During her tenure at UW Tacoma, Yeung has produced over 50 peer-reviewed publications, most of which have included students as co-authors. She also serves as co-principal investigator on a grant from the National Science Foundation for the retention of STEM students.
Recently, Yeung was awarded the Virginia and Prentice Bloedel Professorship from UW. The endowment that comes with it will let Yeung supplement and extend her support for students. “I’m really grateful,” she says.
“This endowed professorship gave us the incredible opportunity to value a faculty member who was not only a leader in their scholarship, but also an outstanding teacher,” says Andy Harris, the executive vice chancellor for academic affairs at UW Tacoma. “As a sign of just who she is, when she found out that she had the endowed professorship, we had a preliminary conversation about what she would want to do with it. Her first response, without hesitation, was, ‘I just want to do something that helps our students be successful.’ And that's what she's done.”
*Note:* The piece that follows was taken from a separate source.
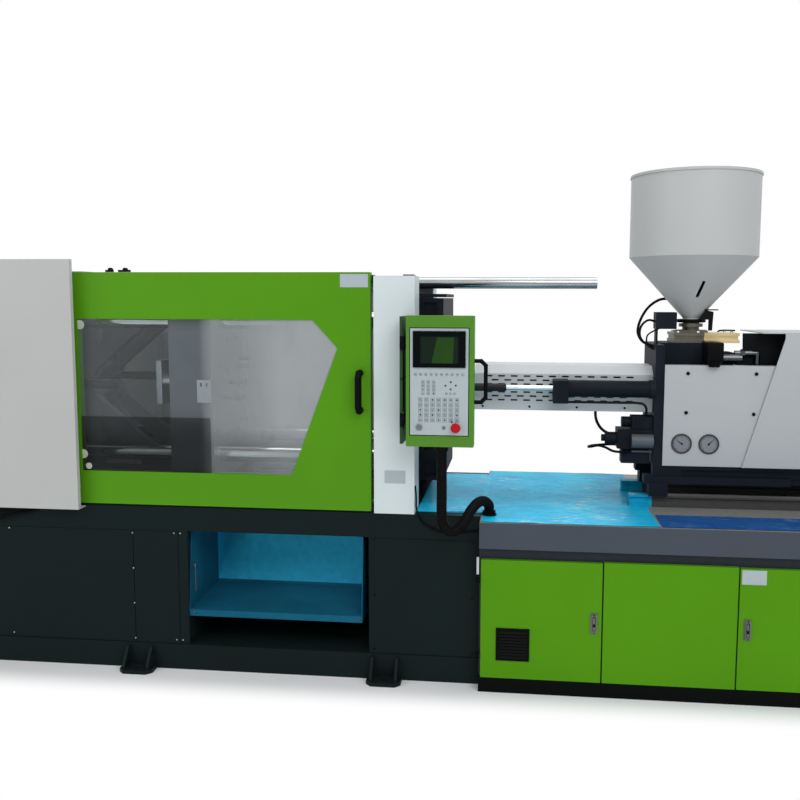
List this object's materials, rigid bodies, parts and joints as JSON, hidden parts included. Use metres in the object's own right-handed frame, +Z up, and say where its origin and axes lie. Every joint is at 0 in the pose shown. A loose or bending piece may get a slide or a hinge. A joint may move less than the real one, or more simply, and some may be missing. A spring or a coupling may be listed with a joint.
{
  "type": "injection moulding machine",
  "caption": "Horizontal injection moulding machine with a toggle clamp behind sliding guards, a hydraulic injection unit with a hopper, and a swing control panel.",
  "frame": {"origin": "on the floor, at the middle of the machine's length and on its centre plane", "axes": "+X along the machine towards the injection end, +Y away from the operator's side, +Z up"},
  "size_m": [5.4, 1.146, 2.1563],
  "materials": {
    "base_paint": "satin charcoal green paint",
    "lime_paint": "gloss lime green powder coat",
    "cover_paint": "satin light grey paint",
    "casting_paint": "dark navy grey casting paint",
    "link_casting": "machined casting",
    "machined_steel": "machined",
    "chrome_rod": "hard chrome, polished",
    "film_sheet": "grey sheet under bright blue film",
    "fascia_paint": "satin grey paint",
    "black_plastic": "moulded",
    "clear_sheet": "polycarbonate",
    "brass_plate": "machined",
    "white_plate": "printed membrane, left without words",
    "screen_glass": "bezel with a dark screen",
    "red_plastic": "moulded",
    "rubber_hose": "ribbed conduit",
    "gauge_metal": "gauge with a plain dial"
  },
  "bodies": {
    "root": {"clamp_base": "base_paint", "base_panels": "base_paint", "anchor_feet": "base_paint", "discharge_tray": "film_sheet", "clamp_hood": "cover_paint", "column_covers": "cover_paint", "door_rails": "machined_steel", "fixed_platen": "casting_paint", "rear_platen": "casting_paint", "tie_bars": "chrome_rod", "clamp_cylinder": "casting_paint", "safety_bracket": "casting_paint", "injection_base": "fascia_paint", "deck_sheet": "film_sheet", "fixed_panels": "lime_paint", "pump_motor": "casting_paint", "electrical_plate": "machined_steel", "injection_rails": "machined_steel", "seat_rods": "chrome_rod", "panel_arm": "base_paint", "panel_hose": "rubber_hose"},
    "front_door": {"front_door": "lime_paint", "front_window": "clear_sheet", "door_handle": "black_plastic"},
    "rear_door": {"rear_door": "cover_paint"},
    "moving_platen": {"moving_platen": "casting_paint", "safety_bar": "chrome_rod"},
    "crosshead": {"crosshead": "machined_steel"},
    "rear_link_upper": {"rear_link_upper": "link_casting"},
    "rear_link_lower": {"rear_link_lower": "link_casting"},
    "front_link_upper": {"front_link_upper": "link_casting"},
    "front_link_lower": {"front_link_lower": "link_casting"},
    "cross_link_upper": {"cross_link_upper": "machined_steel"},
    "cross_link_lower": {"cross_link_lower": "machined_steel"},
    "ejector": {"ejector_plate": "machined_steel"},
    "carriage": {"carriage_frame": "casting_paint", "feed_housing": "casting_paint", "barrel": "machined_steel", "barrel_cover": "cover_paint", "seat_cylinders": "casting_paint", "front_cover": "cover_paint", "rear_cover": "cover_paint", "pressure_gauges": "gauge_metal", "valve_block": "casting_paint", "slide_base": "brass_plate"},
    "injection_drive": {"injection_drive": "casting_paint"},
    "screw": {"screw": "chrome_rod"},
    "hopper": {"hopper": "cover_paint", "hopper_lid": "cover_paint"},
    "cabinet_door_1": {"cabinet_door_1": "lime_paint", "vent_grille": "black_plastic"},
    "cabinet_door_3": {"cabinet_door_3": "lime_paint"},
    "latch_1": {"latch_1": "machined_steel"},
    "latch_3": {"latch_3": "machined_steel"},
    "panel": {"panel_housing": "lime_paint", "panel_face": "white_plate", "panel_screen": "screen_glass", "panel_handle": "black_plastic"},
    "emergency_stop": {"emergency_stop": "red_plastic"},
    "key_switch": {"key_switch": "machined_steel"}
  },
  "joints": [
    {"name": "front_door_slide", "type": "slide", "parent": "root", "child": "front_door", "axis": [-1, 0, 0], "range_m": [0, 0.7]},
    {"name": "rear_door_slide", "type": "slide", "parent": "root", "child": "rear_door", "axis": [-1, 0, 0], "range_m": [0, 0.7]},
    {"name": "clamp_slide", "type": "slide", "parent": "root", "child": "moving_platen", "axis": [1, 0, 0], "range_m": [0, 0.407]},
    {"name": "crosshead_slide", "type": "slide", "parent": "root", "child": "crosshead", "axis": [1, 0, 0], "range_m": [0, 0.2994]},
    {"name": "rear_link_upper_pivot", "type": "hinge", "parent": "root", "child": "rear_link_upper", "pos_m": [-1.56085, 0, 1.55], "axis": [0, -1, 0], "range_deg": [0, 95]},
    {"name": "rear_link_lower_pivot", "type": "hinge", "parent": "root", "child": "rear_link_lower", "pos_m": [-1.56085, 0, 0.87], "axis": [0, 1, 0], "range_deg": [0, 95]},
    {"name": "front_link_upper_pivot", "type": "hinge", "parent": "moving_platen", "child": "front_link_upper", "pos_m": [-1.258, 0, 1.55], "axis": [0, 1, 0], "range_deg": [0, 40.44]},
    {"name": "front_link_lower_pivot", "type": "hinge", "parent": "moving_platen", "child": "front_link_lower", "pos_m": [-1.258, 0, 0.87], "axis": [0, -1, 0], "range_deg": [0, 40.44]},
    {"name": "cross_link_upper_pivot", "type": "hinge", "parent": "crosshead", "child": "cross_link_upper", "pos_m": [-1.81274, 0, 1.32], "axis": [0, -1, 0], "range_deg": [0, 30.22]},
    {"name": "cross_link_lower_pivot", "type": "hinge", "parent": "crosshead", "child": "cross_link_lower", "pos_m": [-1.81274, 0, 1.1], "axis": [0, 1, 0], "range_deg": [0, 30.22]},
    {"name": "ejector_slide", "type": "slide", "parent": "moving_platen", "child": "ejector", "axis": [1, 0, 0], "range_m": [0, 0.1]},
    {"name": "carriage_slide", "type": "slide", "parent": "root", "child": "carriage", "axis": [1, 0, 0], "range_m": [-0.06, 0.2]},
    {"name": "injection_slide", "type": "slide", "parent": "carriage", "child": "injection_drive", "axis": [-1, 0, 0], "range_m": [0, 0.15]},
    {"name": "screw_turn", "type": "hinge", "parent": "injection_drive", "child": "screw", "pos_m": [1, 0, 1.21], "axis": [1, 0, 0], "continuous": true},
    {"name": "hopper_slide", "type": "slide", "parent": "carriage", "child": "hopper", "axis": [1, 0, 0], "range_m": [0, 0.15]},
    {"name": "cabinet_door_1_hinge", "type": "hinge", "parent": "root", "child": "cabinet_door_1", "pos_m": [0.258, -0.519, 0.31], "axis": [0, 0, -1], "range_deg": [0, 100]},
    {"name": "cabinet_door_3_hinge", "type": "hinge", "parent": "root", "child": "cabinet_door_3", "pos_m": [1.789, -0.519, 0.31], "axis": [0, 0, 1], "range_deg": [0, 100]},
    {"name": "latch_1_turn", "type": "hinge", "parent": "cabinet_door_1", "child": "latch_1", "pos_m": [0.711, -0.52, 0.335], "axis": [0, 1, 0], "range_deg": [0, 90]},
    {"name": "latch_3_turn", "type": "hinge", "parent": "cabinet_door_3", "child": "latch_3", "pos_m": [1.305, -0.52, 0.335], "axis": [0, 1, 0], "range_deg": [0, 90]},
    {"name": "panel_swing", "type": "hinge", "parent": "root", "child": "panel", "pos_m": [-0.05, -0.575, 1.26], "axis": [0, 0, -1], "range_deg": [0, 100]},
    {"name": "emergency_stop_push", "type": "slide", "parent": "panel", "child": "emergency_stop", "axis": [0, 1, 0], "range_m": [0, 0.006]},
    {"name": "key_switch_turn", "type": "hinge", "parent": "panel", "child": "key_switch", "pos_m": [0.015, -0.6, 1.1], "axis": [0, 1, 0], "range_deg": [0, 90]}
  ],
  "couplings": [
    {"joint": "crosshead_slide", "follows": "clamp_slide", "ratio": 0.73562},
    {"joint": "rear_link_upper_pivot", "follows": "clamp_slide", "rad_per_m": 4.0739},
    {"joint": "rear_link_lower_pivot", "follows": "clamp_slide", "rad_per_m": 4.0739},
    {"joint": "front_link_upper_pivot", "follows": "clamp_slide", "rad_per_m": 1.7342},
    {"joint": "front_link_lower_pivot", "follows": "clamp_slide", "rad_per_m": 1.7342},
    {"joint": "cross_link_upper_pivot", "follows": "clamp_slide", "rad_per_m": 1.2959},
    {"joint": "cross_link_lower_pivot", "follows": "clamp_slide", "rad_per_m": 1.2959}
  ]
}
Looking to the future, Yeung hopes that her lab can one day refine BioDepot to the point where they can start to spin off commercial prototypes, making the software much more widely available to prospective users. It’ll take a lot more work, though, particularly around optimization and user experience.
While adding whole brand-new functions can be its own puzzle, Yeung says it’s often the painstaking work of making things as polished, easy-to-use, reliable, and low-cost as possible that can be the real challenge. The more processor- and data-hungry a system is, for example, the more expensive it is to run. And when you’re processing thousands or even millions of data points per project, even small inefficiencies can add up quickly.
Nevertheless, Yeung’s hopeful that one day, the software will be so customizable, so intuitive, and so efficiently run that even folks with no computer science experience at all will be able to use it off the shelf. At that point, maybe even the biggest, most complicated data sets — and in turn, the subtlest truths about diseases, treatments and clinical outcomes — could finally be teased out.